**Data**:
☆ ☆ ☆ ☆ ☆

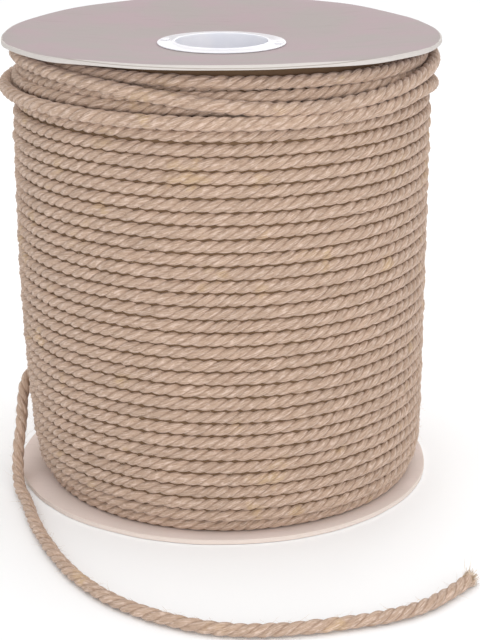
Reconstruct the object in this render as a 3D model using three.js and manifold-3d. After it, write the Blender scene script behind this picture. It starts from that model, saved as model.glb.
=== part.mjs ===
// A coil of jute rope wound on a board reel, with one loose end that lies on the floor.
// Millimetres, +Z up. The origin is the middle of the bottom flange's underside.
import * as THREE from 'three';
import { mergeVertices } from 'three/addons/utils/BufferGeometryUtils.js';
import Module from 'manifold-3d';

// Driving dimensions
const ROPE_DIAMETER = 8;
const FLANGE_RADIUS = 137.5;
const TOP_FLANGE_RADIUS = 138.6;
const BOARD = 3;
const BORE_RADIUS = 29.5;
const GAP = 0.3;

// The top flange is dished. Its bush holds the middle down at middleHeight, and from levelRadius
// outwards the rope pushes the board up by rise, saddle more of it at the front and the back and
// saddle less at the sides.
const DISH = { middleHeight: 284.3, levelRadius: 42.5, rise: 8.5, saddle: 2.2 };

// The winding: level turns, one above the other, between the flanges
const WINDING_RADIUS = 133.6;
const TURNS = 35;
const FIRST_TURN = 7.4;
const LAST_PRESSED_TURN = 31;
const TURN_PITCH = 8.18;
const COLUMNS = 37;
const GROOVE_DEPTH = 2.8;
const WAVER = 0.35;

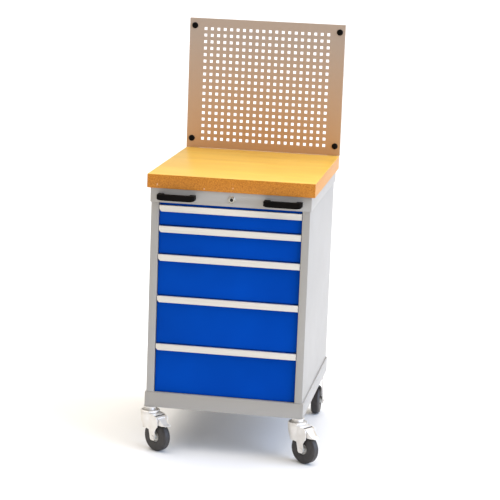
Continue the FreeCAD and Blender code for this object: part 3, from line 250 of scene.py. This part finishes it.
def zinc_sheet():
    """Zinc-plated sheet: a cool metal with faint crystals and slightly uneven gloss."""
    material, tree, shader, place = new_material("zinc_plated_sheet", "A9ADB2", 0.42, 1.0)
    crystals = add(tree, "ShaderNodeTexVoronoi", {"Vector": stretched(tree, place, 9, 9, 9), "Scale": 1.0})
    soften_gloss(tree, shader, crystals.outputs["Distance"], 0.36, 0.5)
    bump(tree, shader, cloud(tree, place, 3), 0.02)
    return material


def bright_zinc():
    """Bright zinc on the pressed casters: pale and warm, nearly smooth, with a soft broad gloss."""
    material, tree, shader, place = new_material("bright_zinc_plate", "E9E4DC", 0.38, 0.55)
    paint(tree, shader, cloud(tree, place, 25), 0.3, 0.7, "E2DCD3", "EFEBE4")
    soften_gloss(tree, shader, cloud(tree, place, 12), 0.34, 0.42)
    return material


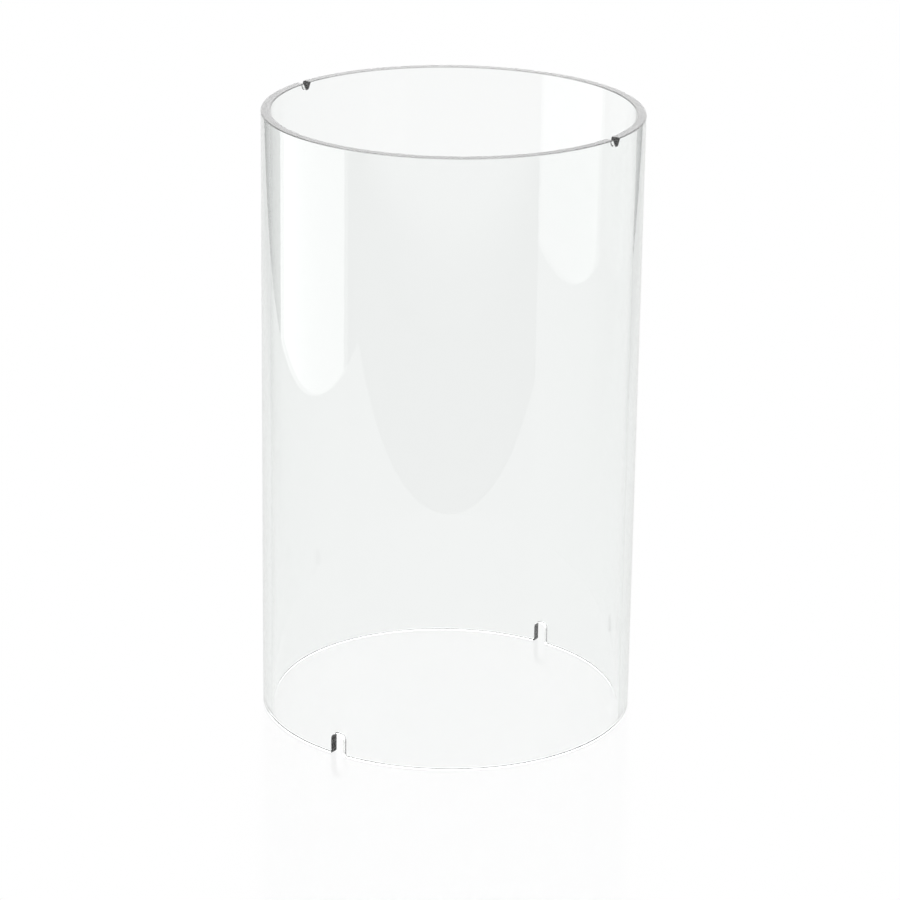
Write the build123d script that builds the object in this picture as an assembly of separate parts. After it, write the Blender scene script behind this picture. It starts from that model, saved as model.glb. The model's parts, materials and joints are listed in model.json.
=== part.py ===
from build123d import *
import math
import os

# Clear glass cylinder: one straight tube, open at both ends, that stands on its lower rim.
# Millimetres. The origin is the centre of the lower rim, and +Z runs up the tube's axis.
# Two slots through the lower rim face each other on the Y axis, and two shallower notches
# through the upper rim face each other on the X axis, a quarter turn from the slots.

# Tube
OUTER_DIAMETER = 100.0
WALL = 2.5
HEIGHT = 165.0

# Lower slots: straight sides, rounded top corners, mouth eased into the rim
SLOT_WIDTH = 3.7
SLOT_DEPTH = 6.0
SLOT_CORNER_RADIUS = 1.5
SLOT_MOUTH_RADIUS = 0.6

# Upper notches: round floor, sides that lean outwards, shoulders eased into the rim
NOTCH_DEPTH = 1.85
NOTCH_FLOOR_RADIUS = 0.8
NOTCH_SIDE_LEAN = 27.0  # degrees from the vertical
NOTCH_SHOULDER_RADIUS = 0.3

# Every edge of the glass is fire-polished to this radius
EDGE_RADIUS = 0.3

# How far each cutting outline runs sideways and past the rim, well clear of its own corners
OUTLINE_REACH = 6.0

OUTER_RADIUS = OUTER_DIAMETER / 2
INNER_RADIUS = OUTER_RADIUS - WALL
SEAM_ANGLE = 45.0  # turns the cylinders' own seam away from every slot and notch


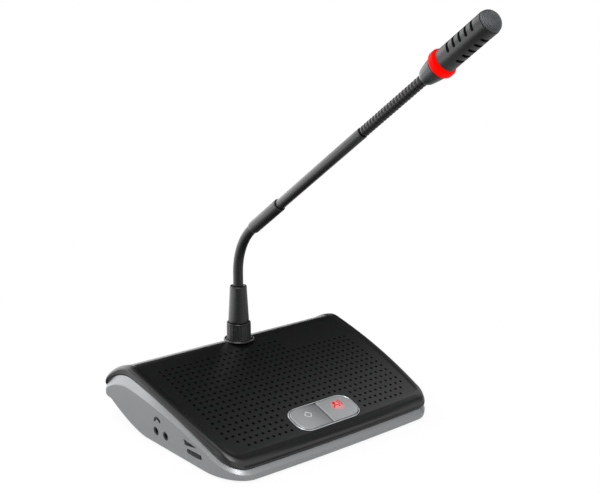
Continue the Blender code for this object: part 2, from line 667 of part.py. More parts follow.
def build_cover():
    """Black upper shell: dished panel, raised rim, rolled rear, bosses and perforation."""
    rear, split_y = REAR_ROLL_CURVE[-1][0], SPLIT_REAR_CURVE[-1][0]
    panel_y, crest_y = rear - REAR_EDGE_INSET, rear - 0.6 * REAR_EDGE_INSET
    panel = ring(panel_height, 1.0, RIM_SLOPE_WIDTH, panel_y)
    slope = ring(slope_height, 1.0, 0.45 * RIM_SLOPE_WIDTH, mix(panel_y, crest_y, 0.6))
    crest = ring(rim_height, 1.0, RIM_ROUND, crest_y)
    wall_top = ring(rim_height, 1.0, 0.0, mix(crest_y, rear, 0.6), -0.8 * RIM_ROUND)
    split = ring(split_height, SPLIT_SHARE, WAIST, split_y, CLEARANCE / 2)
    split_inner = ring(split_height, SPLIT_SHARE, WAIST, split_y, CLEARANCE / 2, WALL)
    crest_inner = ring(rim_height, 1.0, RIM_ROUND, crest_y, -PANEL_THICKNESS - RIM_ROUND / 2, WALL)
    ceiling = ring(panel_height, 1.0, RIM_SLOPE_WIDTH, panel_y, -PANEL_THICKNESS, PANEL_THICKNESS)
    rings = (panel, slope, crest, wall_top, split, split_inner, crest_inner, ceiling)
    cover = add_piece("top_cover", lofted_mesh("top_cover", rings), BLACK)

    bosses = bmesh.new()
    for _, x, y in both_sides(CASE_SCREW_SPOTS):
        top = panel_height(y) - PANEL_THICKNESS / 2
        add_cylinder(bosses, CASE_BOSS_RADIUS, FLOOR + CLEARANCE, top, at(x, y, 0.0))
    for x in (-BUTTON_BOARD_BOSS_X, BUTTON_BOARD_BOSS_X):
        low = CLEARANCE - button_board_drop()
        add_cylinder(bosses, 2.5, low, -PANEL_THICKNESS / 2, on_panel(x, BUTTON_Y))
    combine(cover, add_helper("cover_bosses", finished("cover_bosses", bosses)), "UNION")
    turret = bmesh.new()
    add_cylinder(turret, STEM_BOSS_RADIUS, SOCKET_TOP_Z - STEM_BOSS_DEPTH, SOCKET_TOP_Z, on_stem(), 24)
    combine(cover, add_helper("stem_boss", finished("stem_boss", turret)), "UNION")

    holes = bmesh.new()
    for _, x, y in both_sides(CASE_SCREW_SPOTS):
        add_cylinder(holes, CASE_SCREW[2] + CLEARANCE, 0.0, CASE_SCREW[3] + 1.5, at(x, y, 0.0), 10)
    for x in (-BUTTON_BOARD_BOSS_X, BUTTON_BOARD_BOSS_X):
        low = -button_board_drop() - 2.0
        add_cylinder(holes, BOARD_SCREW[2] + CLEARANCE, low, -3.0, on_panel(x, BUTTON_Y), 8)
    add_cylinder(holes, ESCUTCHEON_RADIUS + CLEARANCE, SOCKET_TOP_Z, SOCKET_TOP_Z + 8.0, on_stem(), 24)
    combine(cover, add_helper("cover_holes", finished("cover_holes", holes)), "DIFFERENCE")
    bore = bmesh.new()
    low, high = SOCKET_TOP_Z - 3 * STEM_BOSS_DEPTH, SOCKET_TOP_Z + 3 * STEM_BOSS_DEPTH
    add_cylinder(bore, SOCKET_RADIUS + CLEARANCE, low, high, on_stem(), 24)
    combine(cover, add_helper("stem_bore", finished("stem_bore", bore)), "DIFFERENCE")

    grow = CLEARANCE + BEZEL_WIDTH + CLEARANCE
    outline = even_outline(BUTTON_HALF_WIDTH + grow, BUTTON_HALF_LENGTH + grow, BUTTON_CORNER + grow)
    opening = flat_mesh("button_opening", [outline], -8.0, 8.0)
    combine(cover, add_helper("button_opening", opening, on_panel(0.0, BUTTON_Y)), "DIFFERENCE")
    grow += BEZEL_FLANGE
    outline = even_outline(BUTTON_HALF_WIDTH + grow, BUTTON_HALF_LENGTH + grow, BUTTON_CORNER + grow)
    pocket = flat_mesh("bezel_pocket", [outline], -20.0, CLEARANCE - BEZEL_FLANGE_DROP)
    combine(cover, add_helper("bezel_pocket", pocket, on_panel(0.0, BUTTON_Y)), "DIFFERENCE")

    grid = bmesh.new()
    above = 0.5
    for x, y, is_open in hole_spots():
        place = on_panel(x, y)
        if is_open:
            add_cylinder(grid, HOLE_RADIUS, -2 * PANEL_THICKNESS, above, place, HOLE_SIDES)
        else:
            mouth = HOLE_RADIUS * (PIT_DEPTH + above) / PIT_DEPTH
            add_cylinder(grid, 0.0, -PIT_DEPTH, above, place, HOLE_SIDES, mouth)
    combine(cover, add_helper("perforation", finished("perforation", grid)), "DIFFERENCE")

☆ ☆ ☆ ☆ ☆

**Task statement**: Set down, exactly as written, each line of the data from its opening line through the one containing "const WAVER = 0.35;". Output nothing more.

**Task output**:
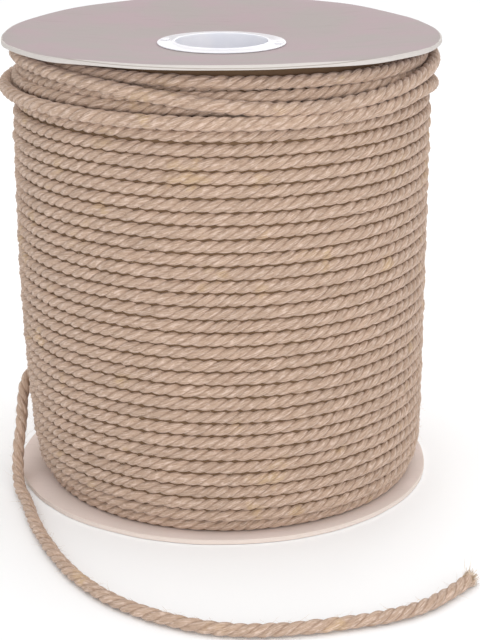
Reconstruct the object in this render as a 3D model using three.js and manifold-3d. After it, write the Blender scene script behind this picture. It starts from that model, saved as model.glb.
=== part.mjs ===
// A coil of jute rope wound on a board reel, with one loose end that lies on the floor.
// Millimetres, +Z up. The origin is the middle of the bottom flange's underside.
import * as THREE from 'three';
import { mergeVertices } from 'three/addons/utils/BufferGeometryUtils.js';
import Module from 'manifold-3d';

// Driving dimensions
const ROPE_DIAMETER = 8;
const FLANGE_RADIUS = 137.5;
const TOP_FLANGE_RADIUS = 138.6;
const BOARD = 3;
const BORE_RADIUS = 29.5;
const GAP = 0.3;

// The top flange is dished. Its bush holds the middle down at middleHeight, and from levelRadius
// outwards the rope pushes the board up by rise, saddle more of it at the front and the back and
// saddle less at the sides.
const DISH = { middleHeight: 284.3, levelRadius: 42.5, rise: 8.5, saddle: 2.2 };

// The winding: level turns, one above the other, between the flanges
const WINDING_RADIUS = 133.6;
const TURNS = 35;
const FIRST_TURN = 7.4;
const LAST_PRESSED_TURN = 31;
const TURN_PITCH = 8.18;
const COLUMNS = 37;
const GROOVE_DEPTH = 2.8;
const WAVER = 0.35;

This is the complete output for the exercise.